Guerre. Histoires d’Ukraine

Les Ukrainiens racontent comment ils vivent pendant la guerre

« Ils peuvent tuer juste comme ça, et il n’y a aucune logique là-dedans », Li Biletska, 27 ans, Kherson

par | 8 mars 2022 | Guerre. Histoires d'Ukraine, Kherson

 

Quelques jours avant la guerre, Li Biletska, 27 ans, de Kherson, a acheté deux cours de formation à l’étranger : elle voulait étudier le blogging et la photographie. Ces cours continuent mais sans elle, Li n’est plus à la hauteur du développement professionnel. Elle est à Kherson, une ville temporairement occupée par les russes. Occupée depuis sept jours. Chaque jour, Li se rend à des manifestations pro-ukrainiens parce qu’elle ne peut s’empêcher d’y aller. Elle laisse sa fille de 4 ans chez elle avec son mari. Ou c’est lui qui va et Li reste à la maison avec leur enfant. Ils agissent de manière à ce que seulement l’un des époux prenne le risque afin qu’en aucun cas leur fille ne reste sans soutien.

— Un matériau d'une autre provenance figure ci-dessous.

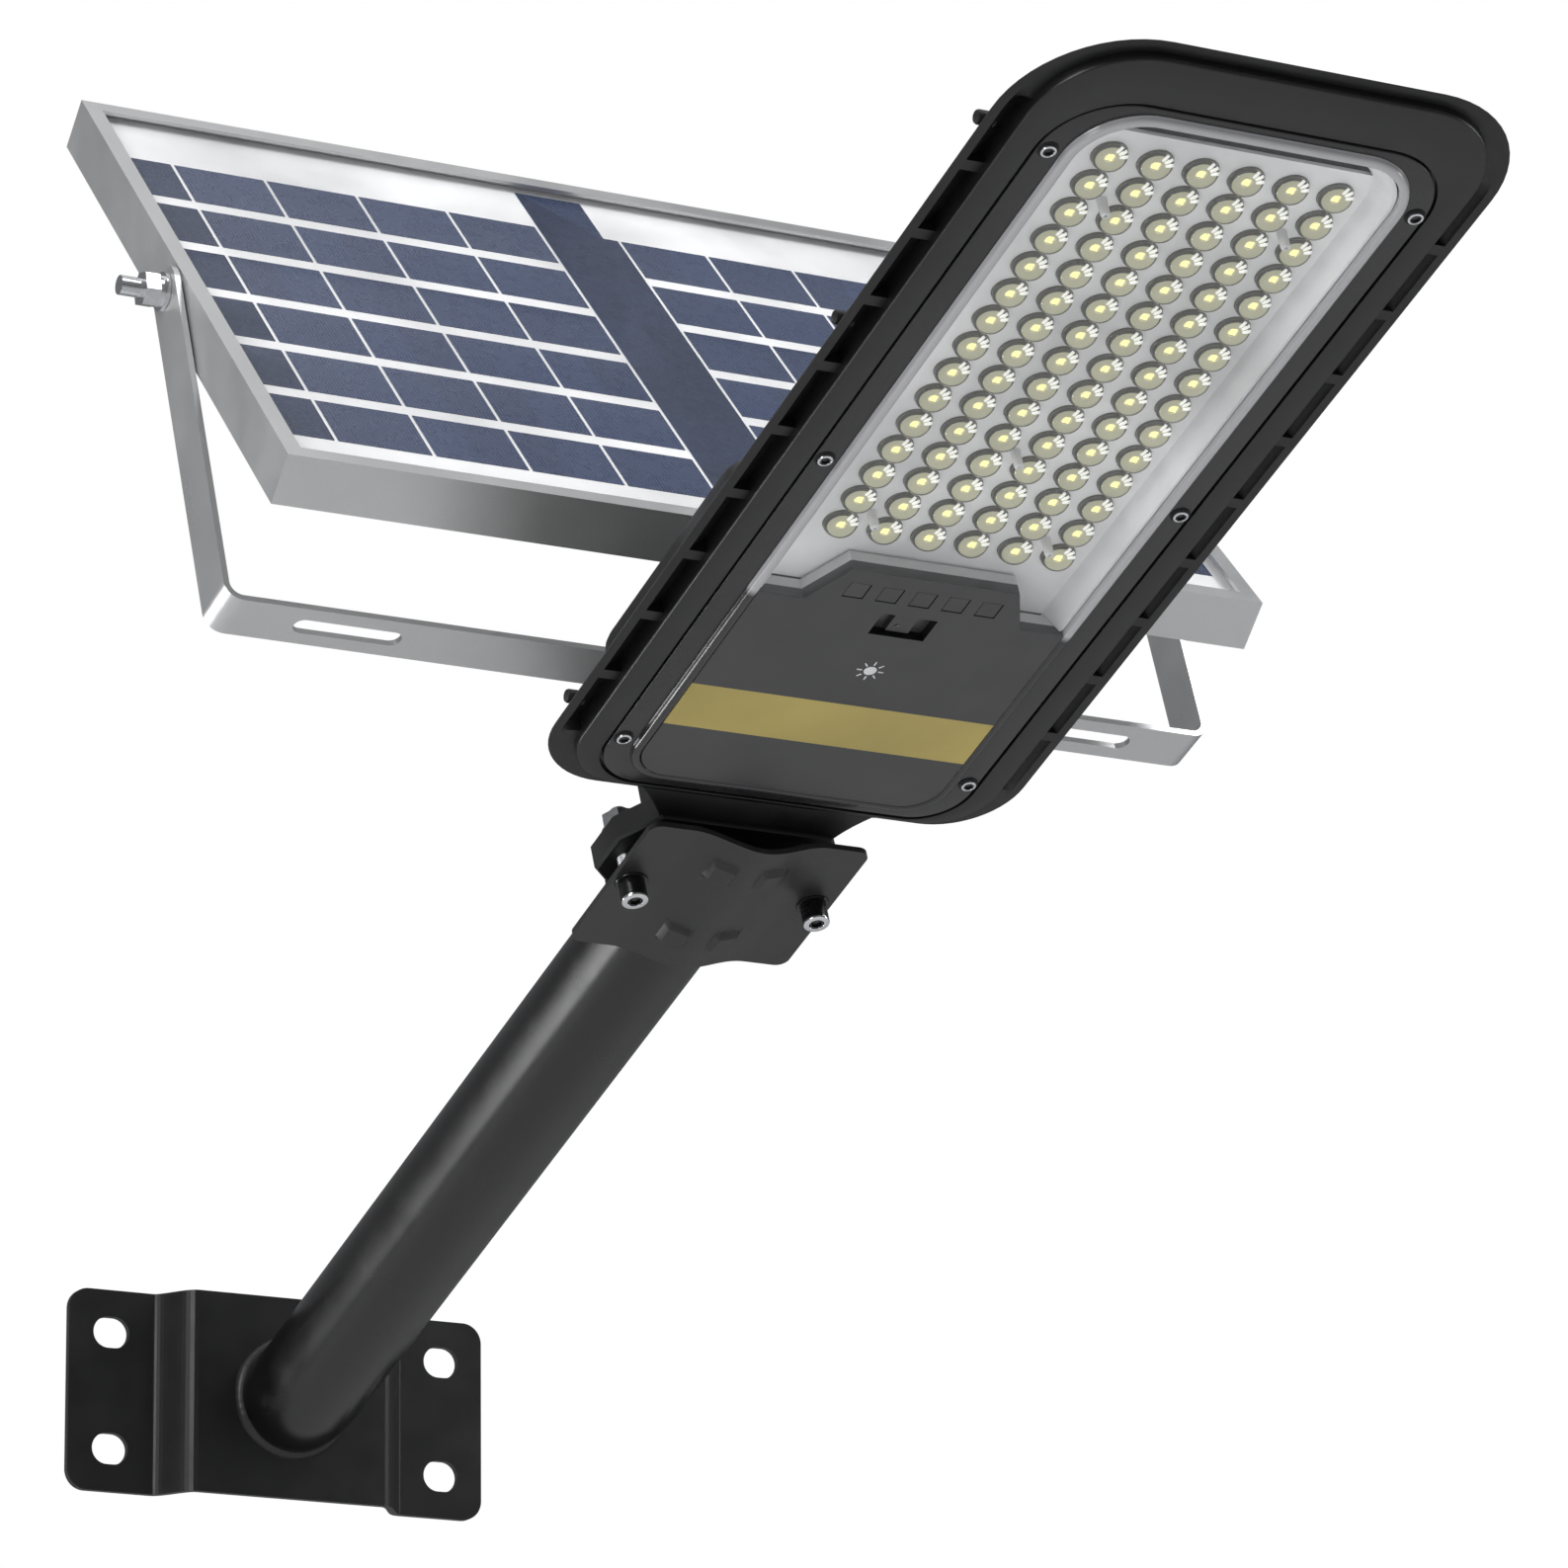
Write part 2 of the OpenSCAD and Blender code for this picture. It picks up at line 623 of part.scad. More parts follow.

« La première manifestation a commencé par une fusillade en l’air. Il s’est trouvé que les russes ont tenté d’arrêter un participant mais il a été défendu par toute la foule. Je pense que c’est en cela que nous sommes différents des russes : nous nous protégeons les uns les autres en nous serrant les coudes. » 

Dans les premiers jours de la guerre, un chasseur ennemi a survolé la maison de Li. « Mon mari et moi avons entendu un bruit fort. En croyant qu’il s’agissait d’un bombardement, nous avons instinctivement sauté sur notre fille pour tenter de la protéger. C’était très effrayant », se souvient-elle.

La maison où vivent Li, son mari et leur fille n’est pas située dans la zone touchée : les principaux combats ont lieu près du pont et à l’entrée de la ville. Cependant, le premier jour, les occupants ont fusillé des dizaines de civils dans les rues. On ne sait pas où ils vont tirer la prochaine fois.

« Dans la zone résidentielle de Kherson, un char russe a tiré sur un immeuble résidentiel juste pour le plaisir. C’est très effrayant parce qu’on ne peut pas du tout être responsable de notre propre sécurité. Ils peuvent tuer juste comme ça, et il n’y a aucune logique là-dedans », explique Li. 

Les russes ne laissent pas livrer les médicaments et la nourriture à Kherson, donc la ville vie de ses réserves. Quelques magasins fonctionnent encore mais les files d’attente sont longues et les rayons sont presque vides.

« On fait la queue et c’est seulement en ce moment qu’on demande ce qu’on peut y acheter.  Comme en URSS. Les gens ont des stocks de céréales, de pâtes et des aliments les plus simples, mais personne ne sait combien de temps il faudra tenir. Alors, on économise les produits car on ne sait pas quand il n’y aura plus de nourriture à Kherson et combien de temps tout ça durera », explique Li. 

Les habitants ne veulent pas faire partie de la Russie, alors ils se rendent à des manifestations pro-ukrainiens. Li dit que pour Kherson, il s’agit d’une cohésion en faveur de l’Ukraine sans précédent. 

« En 2014, cela n’était qu’une centaine de personnes au maximum qui se sont rassemblées sur le Maïdan. Et hier, lors de la manifestation pro-ukrainien, il y avait autant d’habitants de Kherson que je n’ai pas pu tous compter. Tout le monde, même au péril de sa vie, est sorti pour dire qu’il n’avait pas besoin de Russie. Personne ne veut de la soi-disant « libération » qu’ils essaient de nous imposer. »

Il est actuellement impossible de quitter Kherson : les troupes russes ne laissent pas partir les civils. Li a vu dans la vidéo comment un habitant de Kherson avait tenté de faire sortir sa famille, mais sa voiture avait été abattue à un poste de contrôle. Il reste de l’espoir illusoire d’un « corridor vert », mais c’est aussi un risque car dans des autres villes occupées, les troupes russes n’ont pas tenu leurs promesses et ont commencé à bombarder les civils. 

Li a peur. Quitter la ville, c’est une roulette. Si vous n’avez pas de chance, le prix sera trop élevé.